╭──

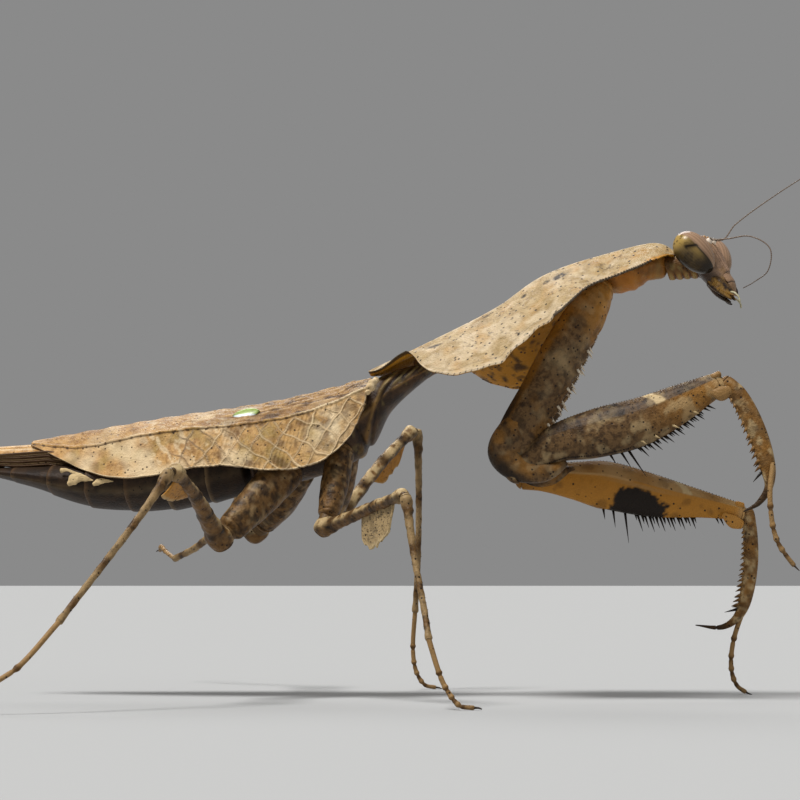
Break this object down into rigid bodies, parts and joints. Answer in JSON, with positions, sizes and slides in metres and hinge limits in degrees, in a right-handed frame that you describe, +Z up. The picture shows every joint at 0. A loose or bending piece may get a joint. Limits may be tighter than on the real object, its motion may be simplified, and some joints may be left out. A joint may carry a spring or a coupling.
{
  "type": "dead leaf mantis",
  "caption": "Life-size still model of a dead leaf mantis standing on its walking legs with its spined fore legs raised, under a broad leaf-like neck shield and folded leaf-like wings.",
  "frame": {"origin": "middle of the whole animal's bounds, on the floor it stands on", "axes": "+X runs from tail to head, +Y points to the animal's left, +Z is up"},
  "size_m": [0.0932, 0.083, 0.0567],
  "materials": {
    "shield": "matt",
    "wing": "satin",
    "body": "satin",
    "leg": "satin",
    "face": "satin",
    "eye": "gloss"
  },
  "bodies": {
    "root": {"abdomen_segment_1": "body", "abdomen_segment_2": "body", "abdomen_segment_3": "body", "abdomen_segment_4": "body", "abdomen_segment_5": "body", "abdomen_segment_6": "body", "abdomen_segment_7": "body", "antenna_left": "leg", "antenna_right": "leg", "cercus_left": "leg", "cercus_right": "leg", "eye_left": "eye", "eye_right": "eye", "fore_coxa_left": "leg", "fore_coxa_right": "leg", "fore_femur_left": "leg", "fore_femur_right": "leg", "fore_tarsus_left": "leg", "fore_tarsus_right": "leg", "fore_tibia_left": "leg", "fore_tibia_right": "leg", "forewing_left": "wing", "forewing_right": "wing", "head": "face", "hind_coxa_left": "leg", "hind_coxa_right": "leg", "hind_femur_left": "leg", "hind_femur_right": "leg", "hind_tarsus_left": "leg", "hind_tarsus_right": "leg", "hind_tibia_left": "leg", "hind_tibia_right": "leg", "hindwing_left": "wing", "hindwing_right": "wing", "mesothorax": "body", "metathorax": "body", "mid_coxa_left": "leg", "mid_coxa_right": "leg", "mid_femur_left": "leg", "mid_femur_right": "leg", "mid_tarsus_left": "leg", "mid_tarsus_right": "leg", "mid_tibia_left": "leg", "mid_tibia_right": "leg", "mouthparts": "face", "neck": "body", "pronotum_shield": "shield", "prothorax": "body"}
  },
  "joints": []
}
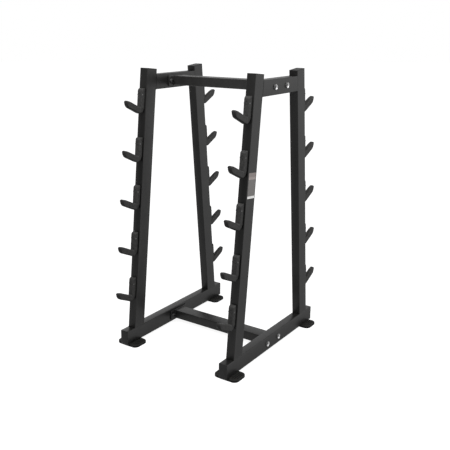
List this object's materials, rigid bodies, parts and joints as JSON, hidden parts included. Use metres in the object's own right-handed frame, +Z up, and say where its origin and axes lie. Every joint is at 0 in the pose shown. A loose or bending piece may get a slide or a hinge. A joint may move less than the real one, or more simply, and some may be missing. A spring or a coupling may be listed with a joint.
{
  "type": "barbell storage rack",
  "caption": "Free-standing frame of rectangular steel tube with leaning uprights, crossbars and rising hooks on the front and rear that hold fixed barbells.",
  "frame": {"origin": "on the floor, under the middle of the rack", "axes": "+Z up, X across from one side frame to the other, Y from front to back; the picture looks from +X and -Y"},
  "size_m": [0.802, 1.0142, 1.5172],
  "materials": {
    "frame_paint": "semi-gloss charcoal powder coat",
    "hook_nylon": "fine-grained moulded nylon, dark grey",
    "foot_rubber": "matte black rubber",
    "cap_plastic": "satin black plastic",
    "bolt_steel": "bright zinc-plated steel",
    "sticker_vinyl": "plain vinyl, blank"
  },
  "bodies": {
    "root": {"left_front_upright": "frame_paint", "left_front_upright_cap": "cap_plastic", "left_front_hook_1": "hook_nylon", "left_front_hook_2": "hook_nylon", "left_front_hook_3": "hook_nylon", "left_front_hook_4": "hook_nylon", "left_front_hook_5": "hook_nylon", "left_rear_upright": "frame_paint", "left_rear_upright_cap": "cap_plastic", "left_rear_hook_1": "hook_nylon", "left_rear_hook_2": "hook_nylon", "left_rear_hook_3": "hook_nylon", "left_rear_hook_4": "hook_nylon", "left_rear_hook_5": "hook_nylon", "left_floor_rail": "frame_paint", "left_top_rail": "frame_paint", "left_front_rail_cap": "cap_plastic", "left_front_foot": "foot_rubber", "left_lower_front_bolt": "bolt_steel", "left_lower_front_nut": "bolt_steel", "left_upper_front_bolt": "bolt_steel", "left_upper_front_nut": "bolt_steel", "left_rear_rail_cap": "cap_plastic", "left_rear_foot": "foot_rubber", "left_lower_rear_bolt": "bolt_steel", "left_lower_rear_nut": "bolt_steel", "left_upper_rear_bolt": "bolt_steel", "left_upper_rear_nut": "bolt_steel", "right_front_upright": "frame_paint", "right_front_upright_cap": "cap_plastic", "right_front_hook_1": "hook_nylon", "right_front_hook_2": "hook_nylon", "right_front_hook_3": "hook_nylon", "right_front_hook_4": "hook_nylon", "right_front_hook_5": "hook_nylon", "right_rear_upright": "frame_paint", "right_rear_upright_cap": "cap_plastic", "right_rear_hook_1": "hook_nylon", "right_rear_hook_2": "hook_nylon", "right_rear_hook_3": "hook_nylon", "right_rear_hook_4": "hook_nylon", "right_rear_hook_5": "hook_nylon", "right_floor_rail": "frame_paint", "right_top_rail": "frame_paint", "right_front_rail_cap": "cap_plastic", "right_front_foot": "foot_rubber", "right_lower_front_bolt": "bolt_steel", "right_lower_front_nut": "bolt_steel", "right_upper_front_bolt": "bolt_steel", "right_upper_front_nut": "bolt_steel", "right_rear_rail_cap": "cap_plastic", "right_rear_foot": "foot_rubber", "right_lower_rear_bolt": "bolt_steel", "right_lower_rear_nut": "bolt_steel", "right_upper_rear_bolt": "bolt_steel", "right_upper_rear_nut": "bolt_steel", "lower_crossbar": "frame_paint", "upper_crossbar": "frame_paint", "blank_sticker": "sticker_vinyl"}
  },
  "joints": []
}
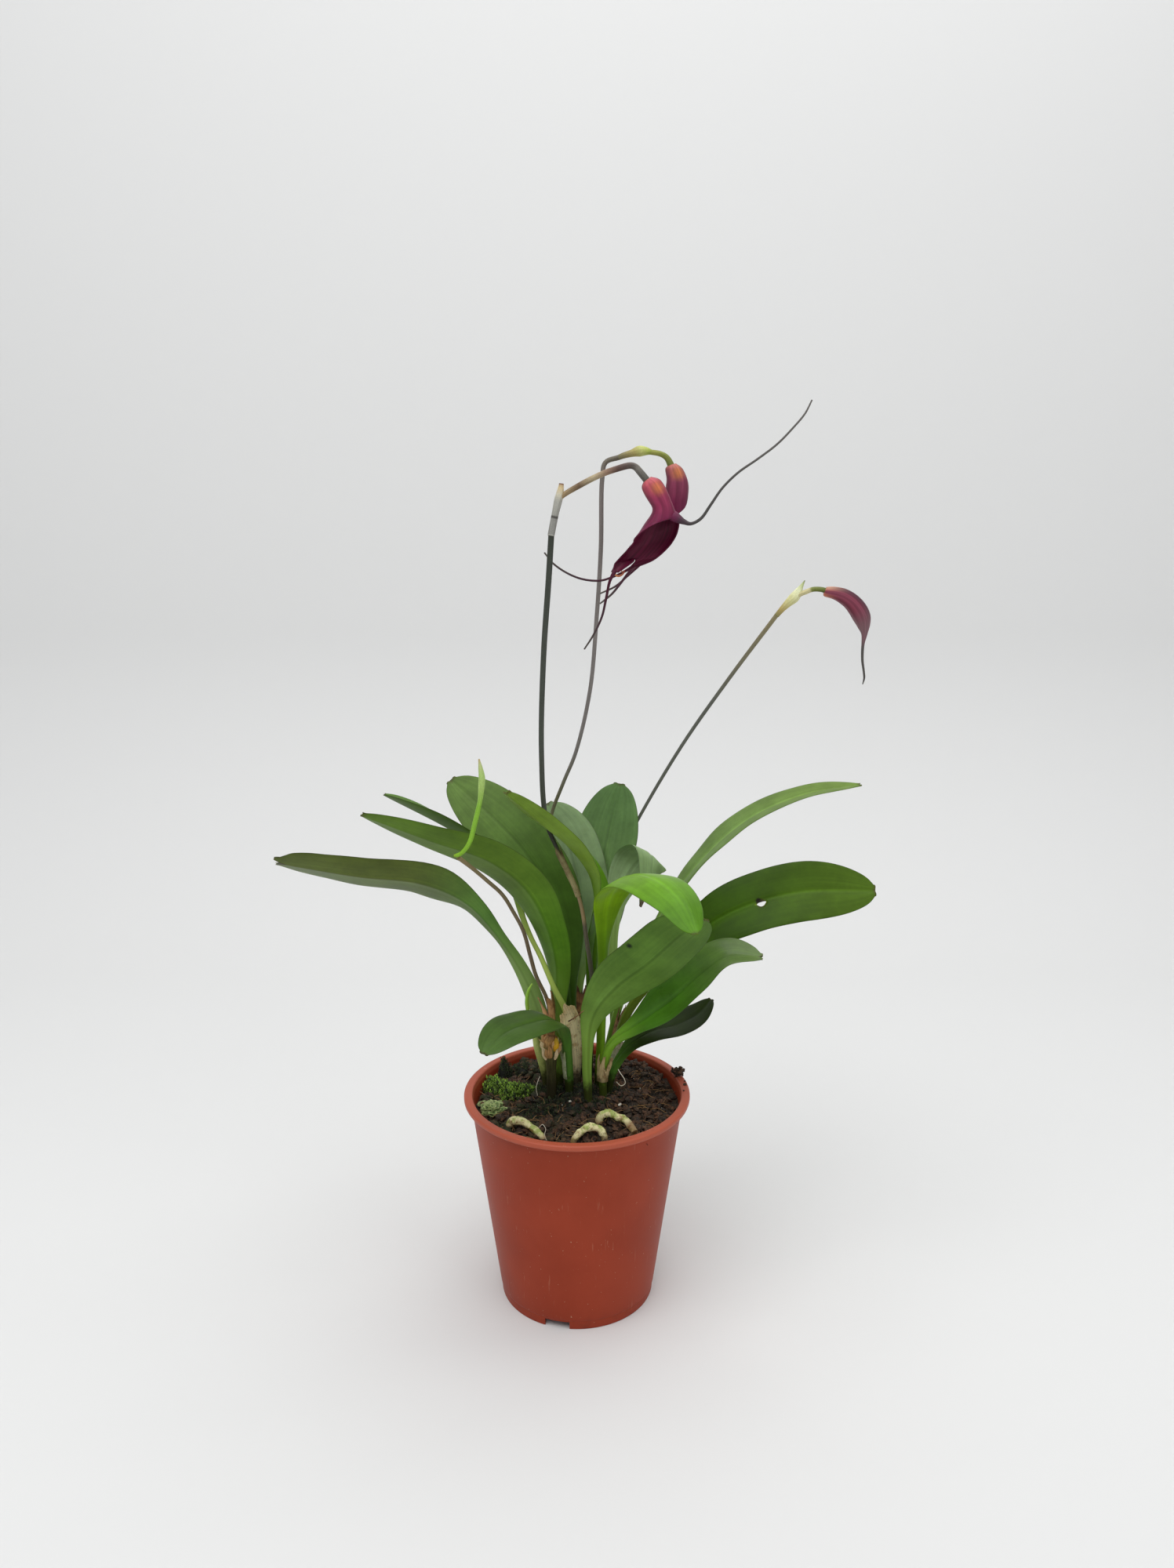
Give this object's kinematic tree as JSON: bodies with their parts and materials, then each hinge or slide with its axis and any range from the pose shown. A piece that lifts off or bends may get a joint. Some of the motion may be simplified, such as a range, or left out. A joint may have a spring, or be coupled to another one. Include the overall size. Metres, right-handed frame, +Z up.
{
  "type": "potted masdevallia orchid",
  "caption": "Small tufted orchid in a plastic nursery pot: thick strap leaves, thin flower stems, hanging tubular flowers with long tails, bark and moss on top.",
  "frame": {"origin": "centre of the plant's footprint on the surface the pot stands on, which is also the pot's axis", "axes": "+Z up along the pot's axis; -Y towards the front of the plant; +X to the right as seen from the front"},
  "size_m": [0.2324, 0.1154, 0.3489],
  "materials": {
    "pot": "satin terracotta-brown moulded plastic with fine scuffs",
    "substrate": "dark damp bark, peat and fibre",
    "moss": "bright green cushion moss",
    "liverwort": "pale green lobes",
    "root": "pale cream-green skin with brown stains",
    "leaf": "thick smooth leaf with a soft gloss and dark edge",
    "leaf_young": "bright yellow-green young tissue",
    "stem": "grey-purple smooth stem",
    "dry_sheath": "dry papery tan, brown and cream",
    "bract": "yellow-green thin bract",
    "flower": "waxy maroon with a coral crown"
  },
  "bodies": {
    "root": {"pot": "pot", "substrate": "substrate", "soil_clump": "substrate", "moss_cushion": "moss", "liverwort_patch": "liverwort", "aerial_root_left": "root", "aerial_root_middle": "root", "aerial_root_right": "root", "leaf_far_left": "leaf", "leaf_left_upper": "leaf", "leaf_left_narrow": "leaf", "leaf_left_broad": "leaf", "leaf_twisted": "leaf", "leaf_back_rounded": "leaf", "leaf_back_upright": "leaf", "leaf_back_small": "leaf", "leaf_young_arching": "leaf_young", "leaf_right_narrow": "leaf", "leaf_right_large": "leaf", "leaf_front_broad": "leaf", "leaf_front_glossy": "leaf", "leaf_right_dark": "leaf", "leaf_left_small": "leaf", "young_shoot": "leaf_young", "old_stem": "stem", "sheath_pale_large": "dry_sheath", "sheath_brown_back": "dry_sheath", "sheath_brown_torn": "dry_sheath", "sheath_green": "dry_sheath", "sheath_strip": "dry_sheath", "sheath_tan_front": "dry_sheath", "sheath_brown_right": "dry_sheath", "sheath_flake": "dry_sheath", "sheath_peduncle": "dry_sheath", "peduncle_tall": "stem", "peduncle_thin": "stem", "peduncle_right": "stem", "peduncle_budding": "stem", "bract_dry": "dry_sheath", "bract_green": "bract", "bract_pointed": "bract", "pedicel_tall": "stem", "pedicel_thin": "stem", "pedicel_right": "stem", "bud_green": "leaf_young", "flower_bud": "flower", "flower_front": "flower", "flower_back": "flower"}
  },
  "joints": []
}
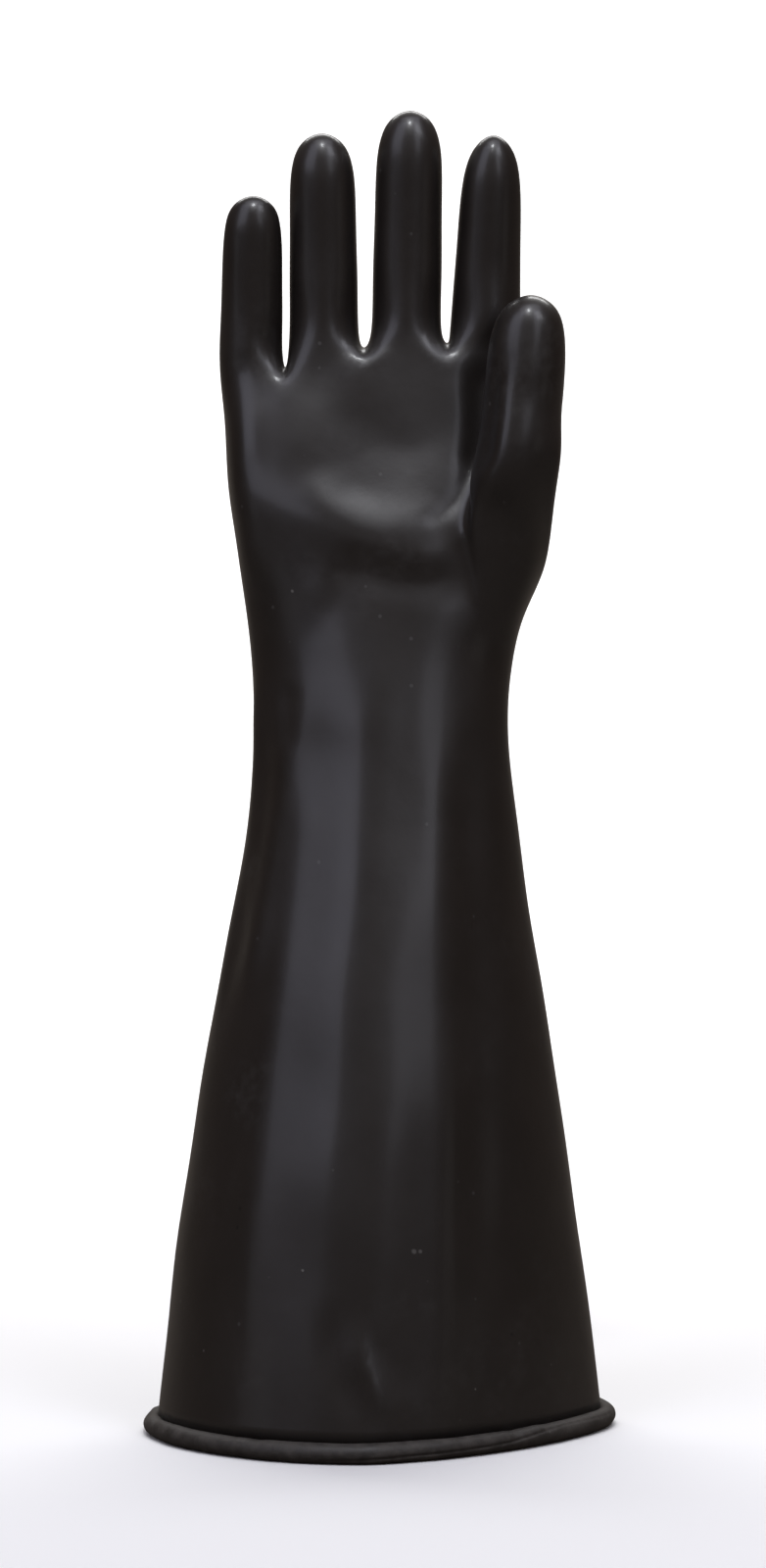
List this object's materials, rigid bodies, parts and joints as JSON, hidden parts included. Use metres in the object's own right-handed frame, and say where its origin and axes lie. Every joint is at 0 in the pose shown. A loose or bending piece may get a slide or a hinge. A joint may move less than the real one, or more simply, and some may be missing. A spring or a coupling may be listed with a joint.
{
  "type": "chemical resistant glove",
  "caption": "Right-hand heavy black rubber gauntlet: seamless dipped hand with fingers and thumb, a long flared hollow sleeve, and a rolled cuff on which it stands upright.",
  "frame": {"origin": "on the floor under the middle of the object's box: the cuff's roll stands on Z 0, and the cuff is the widest part both ways", "axes": "+Z from the cuff to the fingertips, +X to the thumb's side, -Y is where the palm faces"},
  "size_m": [0.1648, 0.1441, 0.4549],
  "materials": {
    "rubber_film": "smooth, half gloss, near black",
    "dusty_rubber": "matt, dusty, near black with a brown tinge"
  },
  "bodies": {
    "root": {"glove_shell": "rubber_film", "rolled_cuff": "dusty_rubber"}
  },
  "joints": []
}
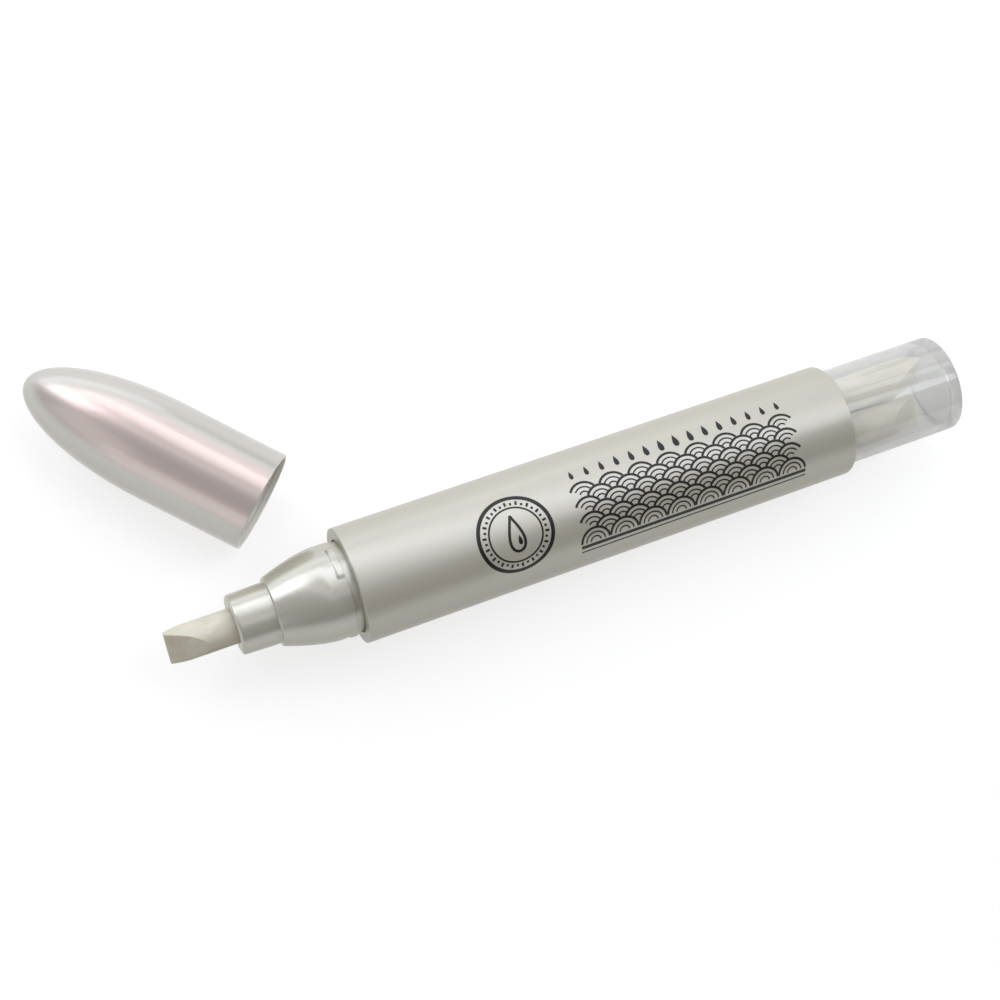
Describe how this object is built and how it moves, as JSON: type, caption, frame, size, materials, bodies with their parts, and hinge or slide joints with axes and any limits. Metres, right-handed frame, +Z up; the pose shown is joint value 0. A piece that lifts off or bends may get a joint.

╰──

• [What this task involves] Look through the entries above and list every line containing "lifts".

• [Answer to the problem]
Give this object's kinematic tree as JSON: bodies with their parts and materials, then each hinge or slide with its axis and any range from the pose shown. A piece that lifts off or bends may get a joint. Some of the motion may be simplified, such as a range, or left out. A joint may have a spring, or be coupled to another one. Include the overall size. Metres, right-handed frame, +Z up.
Describe how this object is built and how it moves, as JSON: type, caption, frame, size, materials, bodies with their parts, and hinge or slide joints with axes and any limits. Metres, right-handed frame, +Z up; the pose shown is joint value 0. A piece that lifts off or bends may get a joint.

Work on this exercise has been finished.